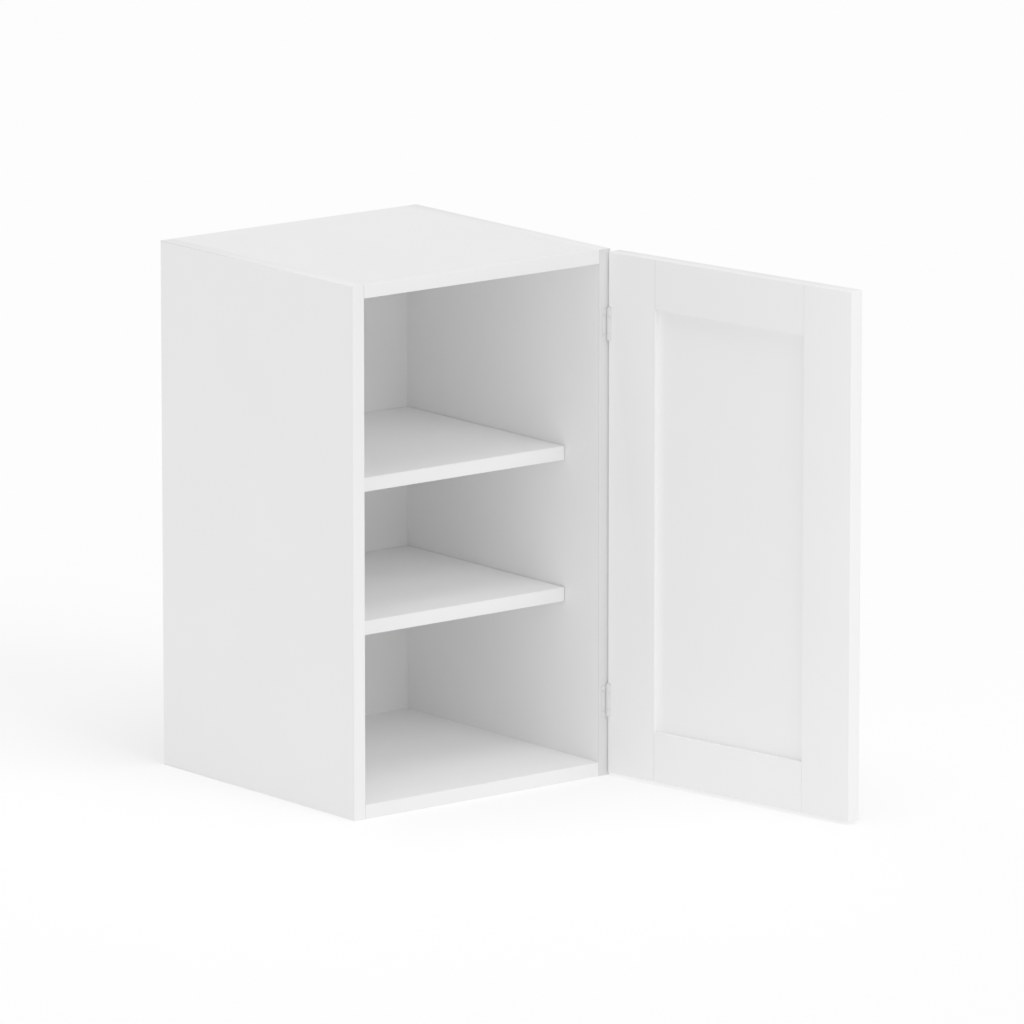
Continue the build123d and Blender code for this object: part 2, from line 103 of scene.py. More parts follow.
# Hinge
LEAF = 1.0 * MM
LEAF_PROUD = 0.2 * MM
LEAF_CORNER = 1.5 * MM
LEAF_CORNER_STEPS = 6
KNUCKLE_END = 8.0 * MM  # length of the knuckles at the two ends of the barrel
KNUCKLE_GAP = 0.2 * MM
KNUCKLE_ROOM = 0.2 * MM
KNUCKLE_EASE = 0.25 * MM
MORTISE_SLACK = 0.15 * MM
PIN_R = 1.5 * MM
PIN_SLACK = 0.03 * MM
PIN_EASE = 0.2 * MM
DOME_STEPS = 10
SCREW_HEAD_R = 1.9 * MM
SCREW_HEAD = 1.2 * MM
SCREW_SHANK_R = 1.0 * MM
SCREW_SLACK = 0.1 * MM
SCREW_LENGTH = 12.0 * MM
SCREW_POINT = 2.0 * MM
SCREW_TIP_R = 0.18 * MM
THREAD_TURNS = 7
THREAD_PITCH = 1.1 * MM
THREAD_DEPTH = 0.28 * MM
CROSS_RECESS = Vector((1.15, 0.25, 0.9)) * MM  # half its length, half its width, its depth

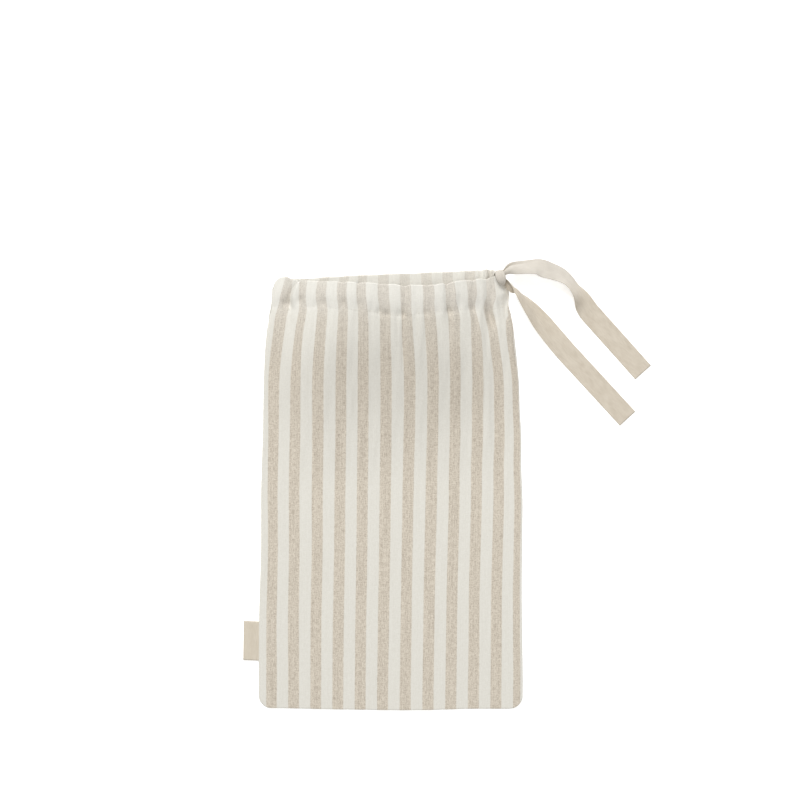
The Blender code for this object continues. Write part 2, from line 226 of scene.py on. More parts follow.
# Soft pits, mostly where a fold meets the stitches.
PITS = (
    # x, y, half width, half length, depth
    (-108.5, 199.5, 4.5, 4, 2.8),
    (-93.5, 202.5, 3, 4.5, 2.5),
    (-68.5, 199, 3, 4.4, 2.3),
    (-48, 198.6, 3, 4.4, 2.3),
    (-31, 197, 4, 4.5, 1.3),
    (-11.5, 190, 3.2, 3.2, 1.2),
    (-4, 187, 4.5, 3.5, 1.7),
    (12, 187, 3.6, 4, 1.8),
    (38, 188.5, 5, 3.5, 0.9),
    (62.5, 190, 5, 4.5, 2),
    (85, 193.8, 3, 4.6, 2.3),
    (102.5, 189.5, 4, 5, 1.3),
    (106, 183, 6, 7.5, 2.8),
    (-30, 104, 26, 34, 1.2),
    (74, 92, 22, 40, 1.4),
)
# Puckers that lift the back panel's edge at the mouth.
BACK_PUCKER_RISE = (0.1, 0.9)  # shares of the casing's depth between which they rise
BACK_PUCKER_PEAK = 0.12  # how much higher up their edge is, as a share of their height
BACK_PUCKERS = (
    # x, half width, height
    (-100, 6, 2.4),
    (-70, 7, 1.4),
    (-38, 8, 1.8),
    (6, 9, 1.6),
    (44, 8, 2),
    (76, 6, 2.6),
    (90.5, 3.6, 4),
    (100.2, 3, 7.5),
    (107.9, 2.8, 8.5),
)

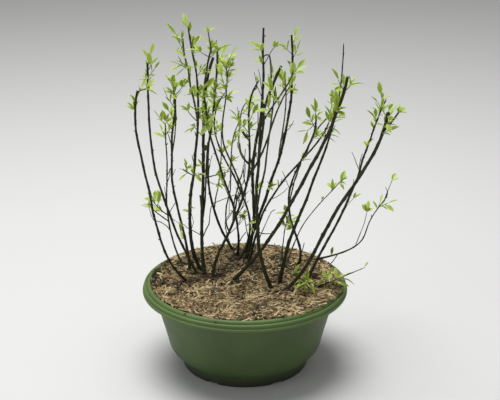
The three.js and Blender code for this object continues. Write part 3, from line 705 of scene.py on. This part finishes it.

*Goal*
Please extract exactly, and only, the lines from the line containing "The Blender code" through the last line of the records.

*Full output*
The Blender code for this object continues. Write part 2, from line 226 of scene.py on. More parts follow.
# Soft pits, mostly where a fold meets the stitches.
PITS = (
    # x, y, half width, half length, depth
    (-108.5, 199.5, 4.5, 4, 2.8),
    (-93.5, 202.5, 3, 4.5, 2.5),
    (-68.5, 199, 3, 4.4, 2.3),
    (-48, 198.6, 3, 4.4, 2.3),
    (-31, 197, 4, 4.5, 1.3),
    (-11.5, 190, 3.2, 3.2, 1.2),
    (-4, 187, 4.5, 3.5, 1.7),
    (12, 187, 3.6, 4, 1.8),
    (38, 188.5, 5, 3.5, 0.9),
    (62.5, 190, 5, 4.5, 2),
    (85, 193.8, 3, 4.6, 2.3),
    (102.5, 189.5, 4, 5, 1.3),
    (106, 183, 6, 7.5, 2.8),
    (-30, 104, 26, 34, 1.2),
    (74, 92, 22, 40, 1.4),
)
# Puckers that lift the back panel's edge at the mouth.
BACK_PUCKER_RISE = (0.1, 0.9)  # shares of the casing's depth between which they rise
BACK_PUCKER_PEAK = 0.12  # how much higher up their edge is, as a share of their height
BACK_PUCKERS = (
    # x, half width, height
    (-100, 6, 2.4),
    (-70, 7, 1.4),
    (-38, 8, 1.8),
    (6, 9, 1.6),
    (44, 8, 2),
    (76, 6, 2.6),
    (90.5, 3.6, 4),
    (100.2, 3, 7.5),
    (107.9, 2.8, 8.5),
)

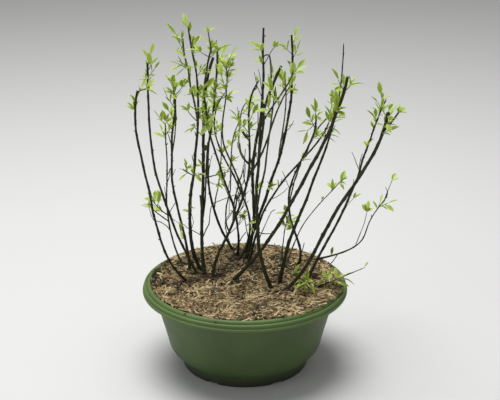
The three.js and Blender code for this object continues. Write part 3, from line 705 of scene.py on. This part finishes it.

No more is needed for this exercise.